How do you determine the needs of the congregation as you plan the series for the year?
Daniels: As I think about series, I spend a lot of time listening to my fellow pastors in the church, sharing ideas from my heart and letting them reflect back. I really value my staff, because I know how much greater contact my staff has with our people and what's going on in their lives.
That's one reason I don't plan sermon series alone. I meet with our worship pastor, media director, executive pastor, and a couple of other creative people. Four or five times a year, we'll take a whole day and work on the next couple of series in broad brush strokes, talking about the overarching metaphors and ideas we want to communicate. Typically I bring to that meeting the ideas God has put on my heart, but that team helps to flesh out the ideas.
They're honest enough to say things to me like, "I think if you preach it that way, you will deliver the theological goods, but I don't think that will change anybody's heart." We'll go back to the drawing board and work on it some more.
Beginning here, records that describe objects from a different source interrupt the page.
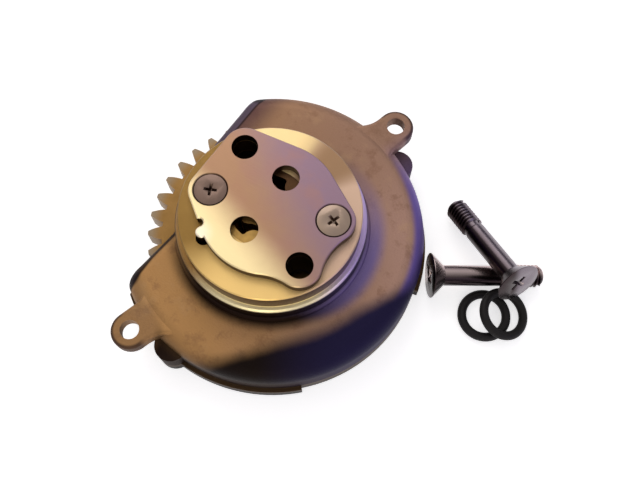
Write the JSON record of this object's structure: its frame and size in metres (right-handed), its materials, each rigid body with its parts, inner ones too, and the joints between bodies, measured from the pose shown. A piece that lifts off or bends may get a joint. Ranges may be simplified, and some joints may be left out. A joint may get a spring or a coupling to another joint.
{
  "type": "engine oil pump",
  "caption": "Gear-driven trochoid oil pump with a die-cast gear case, fixing ears and a machined spigot, with its loose mounting screws and O-rings.",
  "frame": {"origin": "on the pump shaft, in the plane of the gear cover's outer face, on which the pump lies", "axes": "+Z along the shaft from the gear side to the port plate, -X towards the opening where the engine gear meshes"},
  "size_m": [0.1016, 0.0909, 0.0288],
  "materials": {
    "cast_aluminium": "as cast, warm brownish grey, machined bright on the spigot",
    "plate_steel": "ground steel",
    "screw_steel": "plated",
    "gear_steel": "sintered",
    "rotor_steel": "sintered, ground faces",
    "steel": "ground",
    "bronze": "sintered bronze",
    "rubber": "matt black"
  },
  "bodies": {
    "housing": {"pump_body": "cast_aluminium", "body_bush": "bronze", "port_plate": "plate_steel", "plate_screws": "screw_steel", "gear_cover": "cast_aluminium", "cover_bush": "bronze", "cover_screws": "screw_steel", "cover_dowels": "steel", "mounting_screws": "screw_steel", "inlet_o_ring": "rubber", "outlet_o_ring": "rubber"},
    "gear_train": {"drive_gear": "gear_steel", "pump_shaft": "steel", "inner_rotor": "rotor_steel", "rotor_drive_pin": "steel", "gear_drive_pin": "steel", "thrust_washer": "steel", "gear_circlip": "steel"},
    "outer_rotor": {"outer_rotor": "rotor_steel"}
  },
  "joints": [
    {"name": "gear_spin", "type": "hinge", "parent": "housing", "child": "gear_train", "pos_m": [0, 0, 0.0076], "axis": [0, 0, 1], "continuous": true},
    {"name": "outer_rotor_spin", "type": "hinge", "parent": "housing", "child": "outer_rotor", "pos_m": [-0.00124, 0.00016, 0.0211], "axis": [0, 0, 1], "continuous": true}
  ],
  "couplings": [
    {"joint": "outer_rotor_spin", "follows": "gear_spin", "ratio": 0.8}
  ]
}
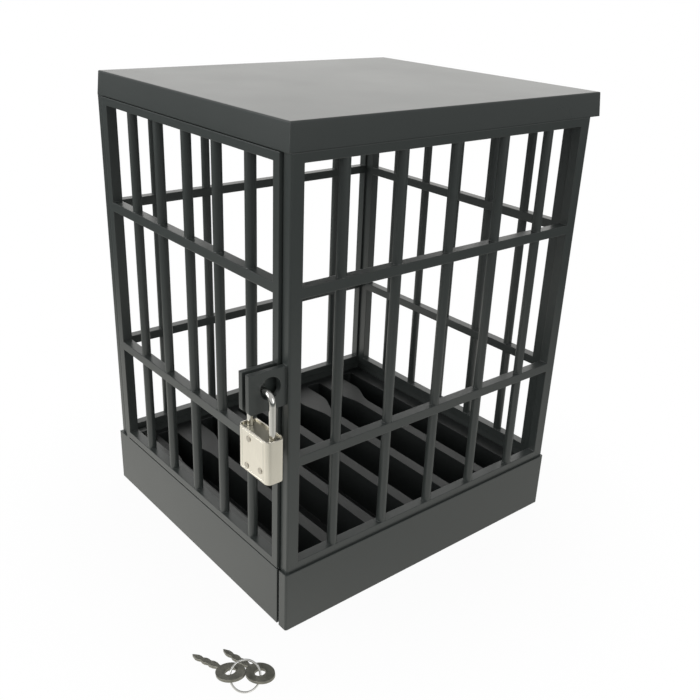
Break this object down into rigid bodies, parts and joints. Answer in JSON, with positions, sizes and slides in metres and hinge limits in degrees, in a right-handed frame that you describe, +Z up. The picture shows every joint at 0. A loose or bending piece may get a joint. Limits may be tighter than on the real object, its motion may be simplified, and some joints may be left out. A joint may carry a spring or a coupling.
{
  "type": "phone lock box",
  "caption": "Barred plastic lock box with a slotted phone rack in its base, a hinged front door with a hasp, a small padlock and its keys on a split ring.",
  "frame": {"origin": "on the floor under the middle of the base, on the underside of the bottom cover", "axes": "-Y towards the door, +X towards the hasp side, +Z up"},
  "size_m": [0.1562, 0.1885, 0.19],
  "materials": {
    "charcoal_plastic": "semi-gloss moulded plastic, charcoal",
    "rack_plastic": "matt moulded plastic, near black",
    "zinc_steel": "bright zinc plated",
    "spring_steel": "drawn spring wire",
    "nickel_plate": "satin nickel plating",
    "dark_plate": "satin nickel, darker inside the rim",
    "lock_brass": "machined brass",
    "ring_steel": "bright nickel plated wire",
    "key_steel": "dark nickel plated, stamped"
  },
  "bodies": {
    "box": {"base_shell": "charcoal_plastic", "bottom_cover": "charcoal_plastic", "cover_screws": "zinc_steel", "panel_screws": "zinc_steel", "phone_rack": "rack_plastic", "side_panel_left": "charcoal_plastic", "side_panel_right": "charcoal_plastic", "rear_panel": "charcoal_plastic", "roof_lid": "charcoal_plastic", "lower_hinge_pin": "zinc_steel", "upper_hinge_pin": "zinc_steel"},
    "door": {"front_door": "charcoal_plastic"},
    "shackle": {"shackle": "nickel_plate"},
    "padlock": {"padlock_case": "nickel_plate", "case_top_plate": "dark_plate", "case_rivets": "nickel_plate", "driver_pins": "lock_brass", "pin_springs": "spring_steel", "shackle_spring": "spring_steel"},
    "plug": {"cylinder_plug": "lock_brass", "key_pins": "lock_brass"},
    "bolt": {"locking_bolt": "lock_brass"},
    "key_ring": {"split_ring": "ring_steel"},
    "key_one": {"key_1": "key_steel"},
    "key_two": {"key_2": "key_steel"}
  },
  "joints": [
    {"name": "door_hinge", "type": "hinge", "parent": "box", "child": "door", "pos_m": [-0.0597, -0.0713, 0], "axis": [0, 0, -1], "range_deg": [0, 105]},
    {"name": "padlock_swing", "type": "hinge", "parent": "door", "child": "shackle", "pos_m": [0.0633, -0.08175, 0.1039], "axis": [1, 0, 0], "range_deg": [-55, 5]},
    {"name": "case_drop", "type": "slide", "parent": "shackle", "child": "padlock", "axis": [0, 0, -1], "range_m": [0, 0.0072], "deforming": ["shackle_spring"]},
    {"name": "plug_turn", "type": "hinge", "parent": "padlock", "child": "plug", "pos_m": [0.0645, -0.08175, 0.0718], "axis": [0, 0, 1], "range_deg": [0, 90]},
    {"name": "bolt_slide", "type": "slide", "parent": "padlock", "child": "bolt", "axis": [-1, 0, 0], "range_m": [0, 0.002]},
    {"name": "keys_lift", "type": "slide", "parent": "box", "child": "key_ring", "axis": [0, 0, 1], "range_m": [0, 0.06]},
    {"name": "key_1_swing", "type": "hinge", "parent": "key_ring", "child": "key_one", "pos_m": [0.08093, -0.10069, 0.00431], "axis": [-0.6421, 0.2092, -0.7376], "range_deg": [0, 30]},
    {"name": "key_2_swing", "type": "hinge", "parent": "key_ring", "child": "key_two", "pos_m": [0.08093, -0.10069, 0.00431], "axis": [-0.6421, 0.2092, -0.7376], "range_deg": [0, 25]}
  ],
  "couplings": [
    {"joint": "plug_turn", "follows": "case_drop", "rad_per_m": 218.16},
    {"joint": "bolt_slide", "follows": "case_drop", "ratio": 0.27777}
  ]
}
We're always asking, "How is this truly going to change lives?"
In addition to giving honest feedback, creative teams are beneficial because they just keep you working ahead. When you work ahead, the series become more creative and good ideas eventually become great ones.
What mistakes should we avoid when putting a series together?
Daniels: We can overbrand things. We can become enticed and titillated by our great titles, incredible posters, and clever wordsmithing, and count on that to carry the day rather than on excellent study of Scripture and humble preaching.
I've also learned how easy it is to get lost in our metaphors. If we've decided to use a circus metaphor for a series, but then when I get into the sermon text for the week the apostle Paul is using a marathon metaphor, now I've got several metaphors to deal with. Metaphor on top of metaphor is impossible to communicate.
There is also a downside to working ahead. Because we prepare a Bible study guide for people to use a week prior to a sermon, I must choose a text, title, and topic ahead of time—before I have been able to give a deeper study of the text. More than once I have discovered that my title, metaphor, or focus wasn't exactly aligned with the text.
But hiccups like this don't overshadow the wider benefits of planning series far ahead. For instance, we try to take the other major initiatives going on in our church and co-brand them with the current sermon series. When we did the "Pandemic" series, we were raising money for a Bible translation. We shifted our initiative a couple of weeks in order to fit with the series, and in our advertising we put the "Pandemic" logo and graphics on it in order to help people understand that this initiative fits where we are right now with the series, that what they're hearing on the platform makes sense with what's going on in the church. We try to connect ministry with the message.
What makes a series interesting enough to people inside and outside the church that they keep coming back and inviting others to join them?
Daniels: At the end of the day it's not clever branding; it's relevant preaching. If I'm not handling the Word of God with integrity and showing people how truth makes a difference in their lives, all my creativity would be nothing more than smoke and mirrors. In the end, we hit the mark when we faithfully preach God's Word in a way that opens up the possibility for genuine life transformation.
We treat the branding that goes with a series as one more way to help people catch the vision of what we're trying to communicate.
David Daniels is pastor of Pantego Bible Church in Fort Worth, Texas, and co-founder and executive board member of Beta Upsilon Chi (Brothers Under Christ), a national Christian fraternity.